• [To be done]: Quote precisely the run of lines opening with the line containing "Turn this picture" and closing with the line containing "SIDE_FOOT_DROP = 0.0021", and nothing else.

• [Provided data]:
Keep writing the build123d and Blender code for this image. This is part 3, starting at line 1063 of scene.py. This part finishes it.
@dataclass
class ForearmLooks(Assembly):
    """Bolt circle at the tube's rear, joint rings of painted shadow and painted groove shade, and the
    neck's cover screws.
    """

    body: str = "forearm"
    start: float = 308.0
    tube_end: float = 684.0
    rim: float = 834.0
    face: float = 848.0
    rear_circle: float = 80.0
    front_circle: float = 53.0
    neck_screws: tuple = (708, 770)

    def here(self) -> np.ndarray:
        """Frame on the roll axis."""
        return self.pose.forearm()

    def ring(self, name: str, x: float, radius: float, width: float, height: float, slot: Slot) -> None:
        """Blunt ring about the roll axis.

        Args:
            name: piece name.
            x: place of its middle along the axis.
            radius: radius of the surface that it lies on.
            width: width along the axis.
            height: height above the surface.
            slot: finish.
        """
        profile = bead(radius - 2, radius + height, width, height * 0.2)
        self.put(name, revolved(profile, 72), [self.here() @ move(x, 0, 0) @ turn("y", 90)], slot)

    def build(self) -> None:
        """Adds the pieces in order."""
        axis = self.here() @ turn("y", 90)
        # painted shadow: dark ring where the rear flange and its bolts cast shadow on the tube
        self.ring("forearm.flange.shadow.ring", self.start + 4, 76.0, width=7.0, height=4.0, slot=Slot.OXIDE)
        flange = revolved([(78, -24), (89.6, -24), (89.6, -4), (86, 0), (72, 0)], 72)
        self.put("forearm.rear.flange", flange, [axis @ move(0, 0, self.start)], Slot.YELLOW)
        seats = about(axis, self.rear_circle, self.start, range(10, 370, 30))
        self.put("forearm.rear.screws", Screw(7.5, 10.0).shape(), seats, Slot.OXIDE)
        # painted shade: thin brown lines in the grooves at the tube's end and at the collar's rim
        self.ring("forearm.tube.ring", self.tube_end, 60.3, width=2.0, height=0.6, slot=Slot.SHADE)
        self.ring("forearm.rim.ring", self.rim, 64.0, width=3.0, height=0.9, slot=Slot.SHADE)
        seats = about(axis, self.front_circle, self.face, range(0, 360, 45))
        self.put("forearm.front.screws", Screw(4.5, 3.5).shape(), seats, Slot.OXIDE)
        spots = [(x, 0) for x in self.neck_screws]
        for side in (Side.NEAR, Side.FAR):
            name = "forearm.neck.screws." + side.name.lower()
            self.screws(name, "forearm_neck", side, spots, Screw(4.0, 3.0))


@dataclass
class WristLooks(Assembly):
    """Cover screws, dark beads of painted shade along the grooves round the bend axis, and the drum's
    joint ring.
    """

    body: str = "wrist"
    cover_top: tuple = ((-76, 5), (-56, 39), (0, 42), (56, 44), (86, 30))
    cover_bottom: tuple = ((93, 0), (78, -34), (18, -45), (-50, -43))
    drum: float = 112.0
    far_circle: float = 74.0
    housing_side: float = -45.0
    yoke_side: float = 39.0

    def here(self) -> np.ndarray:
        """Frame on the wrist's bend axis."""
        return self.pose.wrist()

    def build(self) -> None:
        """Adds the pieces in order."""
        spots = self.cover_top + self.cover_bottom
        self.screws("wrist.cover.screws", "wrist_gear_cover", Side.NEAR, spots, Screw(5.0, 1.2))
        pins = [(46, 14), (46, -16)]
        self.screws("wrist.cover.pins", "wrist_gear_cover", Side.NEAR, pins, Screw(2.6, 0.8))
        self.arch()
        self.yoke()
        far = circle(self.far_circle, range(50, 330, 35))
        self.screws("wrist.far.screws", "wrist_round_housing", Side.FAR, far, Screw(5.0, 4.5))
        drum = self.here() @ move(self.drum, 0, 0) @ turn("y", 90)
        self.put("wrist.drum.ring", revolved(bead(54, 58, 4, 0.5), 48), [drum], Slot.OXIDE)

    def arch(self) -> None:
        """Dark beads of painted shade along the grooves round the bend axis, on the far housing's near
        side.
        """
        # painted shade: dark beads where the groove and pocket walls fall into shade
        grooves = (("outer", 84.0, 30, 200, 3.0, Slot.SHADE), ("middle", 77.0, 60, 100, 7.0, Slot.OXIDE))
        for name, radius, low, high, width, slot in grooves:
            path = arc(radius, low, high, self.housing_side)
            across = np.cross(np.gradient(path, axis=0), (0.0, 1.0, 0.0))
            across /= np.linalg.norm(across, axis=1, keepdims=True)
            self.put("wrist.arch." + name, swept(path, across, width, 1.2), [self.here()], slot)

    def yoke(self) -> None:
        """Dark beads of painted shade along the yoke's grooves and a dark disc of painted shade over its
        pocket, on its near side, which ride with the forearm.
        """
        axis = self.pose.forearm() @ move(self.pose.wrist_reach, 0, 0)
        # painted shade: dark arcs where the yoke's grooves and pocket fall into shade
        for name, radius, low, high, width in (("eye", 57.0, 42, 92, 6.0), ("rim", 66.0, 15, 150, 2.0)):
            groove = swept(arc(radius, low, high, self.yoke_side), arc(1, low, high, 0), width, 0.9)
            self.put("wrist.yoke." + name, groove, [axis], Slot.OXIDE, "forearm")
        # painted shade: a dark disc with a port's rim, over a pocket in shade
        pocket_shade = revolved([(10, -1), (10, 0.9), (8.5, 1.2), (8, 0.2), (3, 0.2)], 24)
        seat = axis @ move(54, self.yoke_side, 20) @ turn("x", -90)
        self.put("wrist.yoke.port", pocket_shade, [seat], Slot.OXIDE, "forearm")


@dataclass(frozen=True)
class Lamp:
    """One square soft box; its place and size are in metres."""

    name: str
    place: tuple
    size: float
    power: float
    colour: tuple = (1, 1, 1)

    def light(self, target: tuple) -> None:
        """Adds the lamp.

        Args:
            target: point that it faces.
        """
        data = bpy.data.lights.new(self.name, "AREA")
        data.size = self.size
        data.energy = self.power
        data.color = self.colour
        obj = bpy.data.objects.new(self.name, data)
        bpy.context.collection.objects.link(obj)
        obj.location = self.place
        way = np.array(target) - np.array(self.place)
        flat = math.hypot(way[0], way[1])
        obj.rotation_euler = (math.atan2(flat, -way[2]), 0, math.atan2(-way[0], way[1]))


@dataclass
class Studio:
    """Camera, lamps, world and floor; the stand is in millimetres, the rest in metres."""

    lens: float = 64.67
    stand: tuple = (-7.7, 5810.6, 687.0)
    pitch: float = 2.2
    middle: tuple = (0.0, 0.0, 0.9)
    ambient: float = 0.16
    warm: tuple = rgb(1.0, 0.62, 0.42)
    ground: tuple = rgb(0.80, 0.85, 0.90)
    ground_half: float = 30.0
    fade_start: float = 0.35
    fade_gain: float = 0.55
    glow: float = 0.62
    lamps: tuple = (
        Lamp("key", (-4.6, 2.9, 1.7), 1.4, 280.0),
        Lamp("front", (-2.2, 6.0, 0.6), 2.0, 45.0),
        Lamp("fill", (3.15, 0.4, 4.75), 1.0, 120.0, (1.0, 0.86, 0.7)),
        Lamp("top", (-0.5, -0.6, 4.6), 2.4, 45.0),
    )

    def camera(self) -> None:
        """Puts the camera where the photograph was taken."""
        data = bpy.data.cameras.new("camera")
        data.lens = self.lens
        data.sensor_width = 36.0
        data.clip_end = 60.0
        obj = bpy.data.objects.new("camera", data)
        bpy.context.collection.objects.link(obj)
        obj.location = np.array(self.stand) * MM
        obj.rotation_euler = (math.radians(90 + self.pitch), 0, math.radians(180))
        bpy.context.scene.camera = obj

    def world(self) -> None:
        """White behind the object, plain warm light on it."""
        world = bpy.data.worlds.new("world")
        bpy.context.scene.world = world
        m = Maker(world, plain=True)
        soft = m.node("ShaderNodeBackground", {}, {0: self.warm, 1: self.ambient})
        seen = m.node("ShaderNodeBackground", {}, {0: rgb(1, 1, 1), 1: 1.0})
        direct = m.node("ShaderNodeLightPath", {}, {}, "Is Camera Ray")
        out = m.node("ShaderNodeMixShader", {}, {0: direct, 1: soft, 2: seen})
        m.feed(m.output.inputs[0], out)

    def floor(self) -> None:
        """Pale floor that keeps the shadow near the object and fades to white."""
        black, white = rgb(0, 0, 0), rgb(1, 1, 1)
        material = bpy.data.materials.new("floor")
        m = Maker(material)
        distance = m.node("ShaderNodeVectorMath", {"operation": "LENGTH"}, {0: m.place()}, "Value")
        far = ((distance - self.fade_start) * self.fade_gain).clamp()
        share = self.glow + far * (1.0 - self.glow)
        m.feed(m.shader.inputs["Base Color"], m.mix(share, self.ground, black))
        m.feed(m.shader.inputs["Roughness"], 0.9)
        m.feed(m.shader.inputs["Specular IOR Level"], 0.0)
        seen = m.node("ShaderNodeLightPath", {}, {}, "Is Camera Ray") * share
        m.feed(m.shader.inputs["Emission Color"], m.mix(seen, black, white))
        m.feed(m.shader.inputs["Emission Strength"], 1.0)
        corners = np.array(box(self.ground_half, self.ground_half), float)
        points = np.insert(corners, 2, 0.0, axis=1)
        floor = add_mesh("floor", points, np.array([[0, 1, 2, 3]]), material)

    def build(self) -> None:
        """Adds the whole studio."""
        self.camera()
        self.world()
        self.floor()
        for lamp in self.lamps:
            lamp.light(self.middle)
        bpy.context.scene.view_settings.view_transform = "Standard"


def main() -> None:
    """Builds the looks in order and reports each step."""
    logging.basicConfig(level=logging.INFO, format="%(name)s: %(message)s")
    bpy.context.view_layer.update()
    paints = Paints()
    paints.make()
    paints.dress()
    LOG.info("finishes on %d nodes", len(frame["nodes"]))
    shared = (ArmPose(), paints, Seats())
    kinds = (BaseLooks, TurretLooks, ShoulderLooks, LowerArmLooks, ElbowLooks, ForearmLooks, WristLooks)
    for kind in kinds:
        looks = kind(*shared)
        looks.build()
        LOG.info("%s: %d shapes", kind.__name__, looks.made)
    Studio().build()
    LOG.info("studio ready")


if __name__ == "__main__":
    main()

--

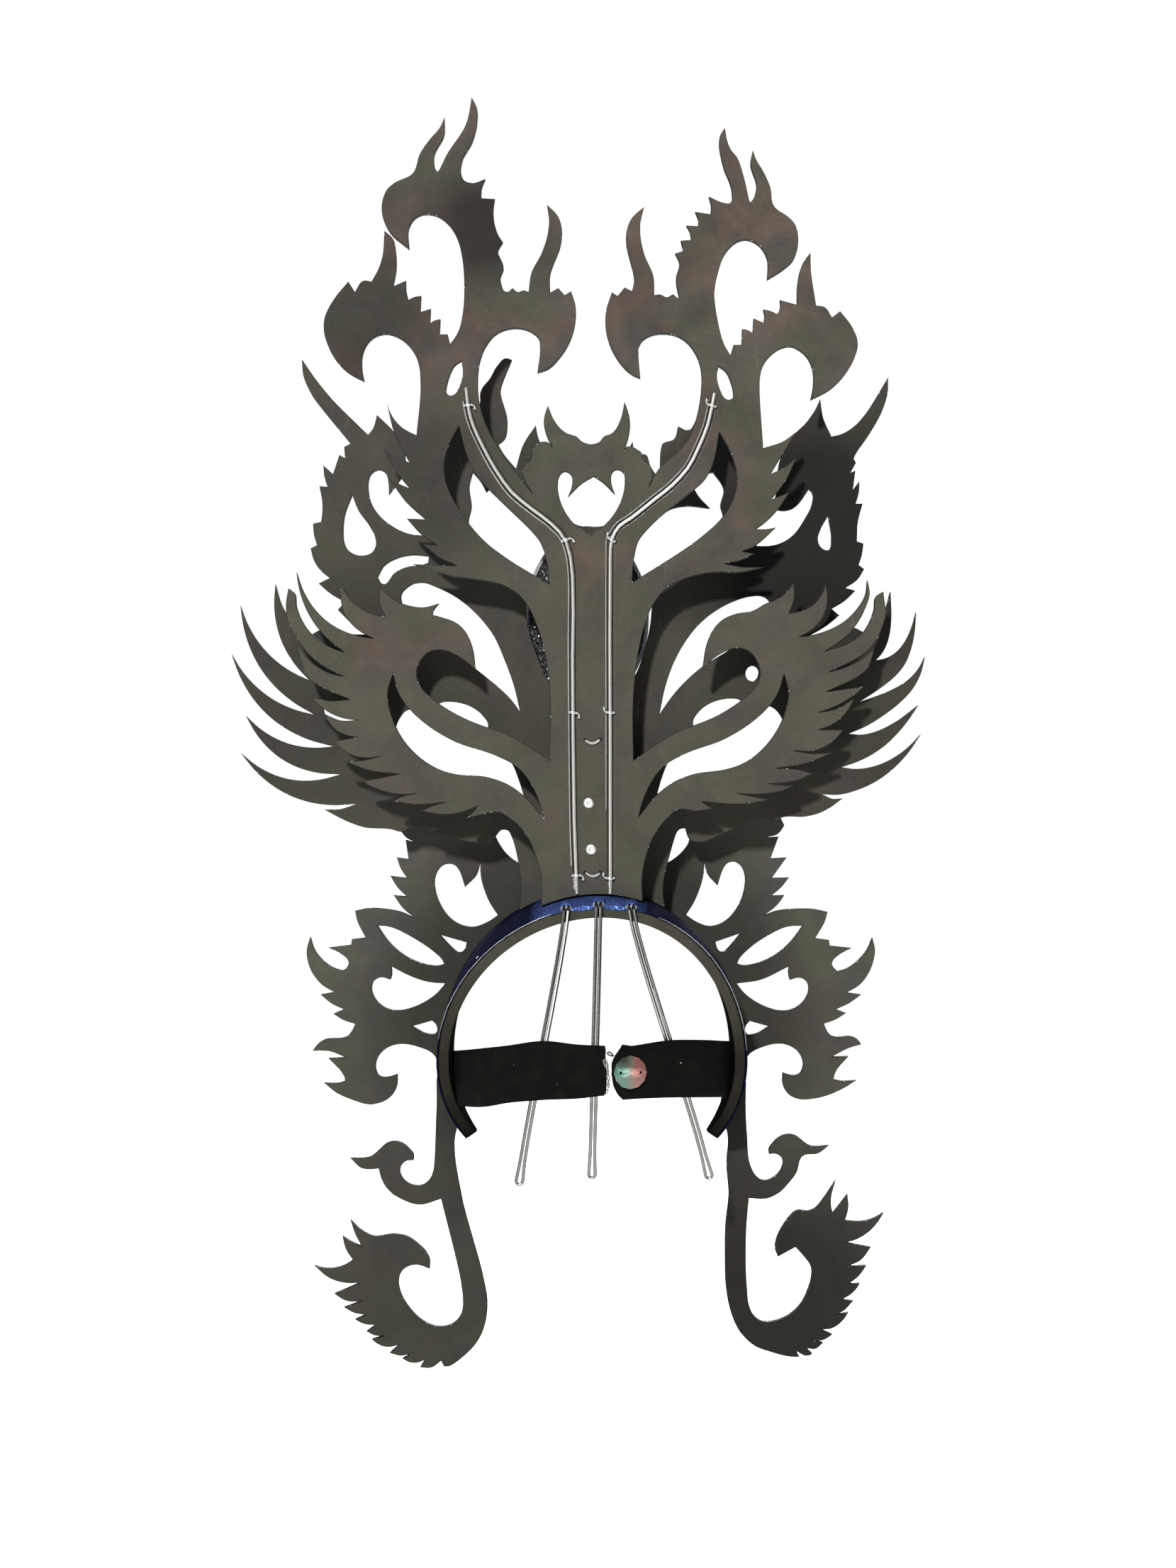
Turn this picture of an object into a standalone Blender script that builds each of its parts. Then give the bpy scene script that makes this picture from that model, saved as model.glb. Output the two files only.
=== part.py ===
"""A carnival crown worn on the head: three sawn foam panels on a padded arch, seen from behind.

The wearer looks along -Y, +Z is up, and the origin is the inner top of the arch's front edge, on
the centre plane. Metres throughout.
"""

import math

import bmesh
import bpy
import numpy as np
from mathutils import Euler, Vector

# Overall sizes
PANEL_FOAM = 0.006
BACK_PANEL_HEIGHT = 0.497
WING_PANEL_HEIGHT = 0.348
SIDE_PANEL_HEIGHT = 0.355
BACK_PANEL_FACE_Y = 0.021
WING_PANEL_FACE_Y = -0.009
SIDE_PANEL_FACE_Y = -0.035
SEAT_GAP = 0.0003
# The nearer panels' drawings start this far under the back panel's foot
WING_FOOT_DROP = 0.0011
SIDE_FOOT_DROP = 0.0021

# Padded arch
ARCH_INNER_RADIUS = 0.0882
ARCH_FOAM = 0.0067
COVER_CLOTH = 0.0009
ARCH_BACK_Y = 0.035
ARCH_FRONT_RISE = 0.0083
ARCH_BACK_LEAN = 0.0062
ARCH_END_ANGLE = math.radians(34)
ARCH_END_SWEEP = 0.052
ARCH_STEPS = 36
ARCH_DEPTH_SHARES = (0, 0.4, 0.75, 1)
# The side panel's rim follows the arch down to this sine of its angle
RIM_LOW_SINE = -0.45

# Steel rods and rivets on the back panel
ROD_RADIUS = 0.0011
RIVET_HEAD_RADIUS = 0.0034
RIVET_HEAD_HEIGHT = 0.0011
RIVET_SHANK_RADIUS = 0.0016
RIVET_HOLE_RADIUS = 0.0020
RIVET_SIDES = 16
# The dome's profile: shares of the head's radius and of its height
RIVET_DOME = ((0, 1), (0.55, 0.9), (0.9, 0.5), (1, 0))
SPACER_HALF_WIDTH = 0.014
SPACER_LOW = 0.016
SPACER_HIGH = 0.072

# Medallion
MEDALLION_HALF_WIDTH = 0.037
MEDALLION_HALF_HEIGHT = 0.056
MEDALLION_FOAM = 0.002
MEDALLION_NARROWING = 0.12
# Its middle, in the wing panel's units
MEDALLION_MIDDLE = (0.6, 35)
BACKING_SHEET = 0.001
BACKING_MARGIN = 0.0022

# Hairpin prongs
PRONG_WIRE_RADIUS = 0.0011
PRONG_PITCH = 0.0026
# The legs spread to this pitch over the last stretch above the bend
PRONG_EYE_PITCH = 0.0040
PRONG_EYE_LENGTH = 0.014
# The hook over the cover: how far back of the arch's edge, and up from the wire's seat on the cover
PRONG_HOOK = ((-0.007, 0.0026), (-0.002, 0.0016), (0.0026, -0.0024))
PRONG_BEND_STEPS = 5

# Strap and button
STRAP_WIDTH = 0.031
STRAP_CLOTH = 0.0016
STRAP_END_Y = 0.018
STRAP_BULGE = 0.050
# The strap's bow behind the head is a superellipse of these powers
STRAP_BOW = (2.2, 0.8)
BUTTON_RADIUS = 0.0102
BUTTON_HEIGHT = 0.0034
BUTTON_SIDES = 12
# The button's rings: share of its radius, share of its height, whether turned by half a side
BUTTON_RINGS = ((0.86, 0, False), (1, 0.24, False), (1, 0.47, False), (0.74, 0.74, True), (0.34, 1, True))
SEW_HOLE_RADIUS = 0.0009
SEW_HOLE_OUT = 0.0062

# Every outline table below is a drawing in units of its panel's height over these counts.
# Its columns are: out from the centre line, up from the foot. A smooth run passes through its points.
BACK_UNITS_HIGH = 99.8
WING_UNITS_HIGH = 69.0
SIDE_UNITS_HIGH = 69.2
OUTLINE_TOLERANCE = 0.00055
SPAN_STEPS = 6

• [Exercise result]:
Turn this picture of an object into a standalone Blender script that builds each of its parts. Then give the bpy scene script that makes this picture from that model, saved as model.glb. Output the two files only.
=== part.py ===
"""A carnival crown worn on the head: three sawn foam panels on a padded arch, seen from behind.

The wearer looks along -Y, +Z is up, and the origin is the inner top of the arch's front edge, on
the centre plane. Metres throughout.
"""

import math

import bmesh
import bpy
import numpy as np
from mathutils import Euler, Vector

# Overall sizes
PANEL_FOAM = 0.006
BACK_PANEL_HEIGHT = 0.497
WING_PANEL_HEIGHT = 0.348
SIDE_PANEL_HEIGHT = 0.355
BACK_PANEL_FACE_Y = 0.021
WING_PANEL_FACE_Y = -0.009
SIDE_PANEL_FACE_Y = -0.035
SEAT_GAP = 0.0003
# The nearer panels' drawings start this far under the back panel's foot
WING_FOOT_DROP = 0.0011
SIDE_FOOT_DROP = 0.0021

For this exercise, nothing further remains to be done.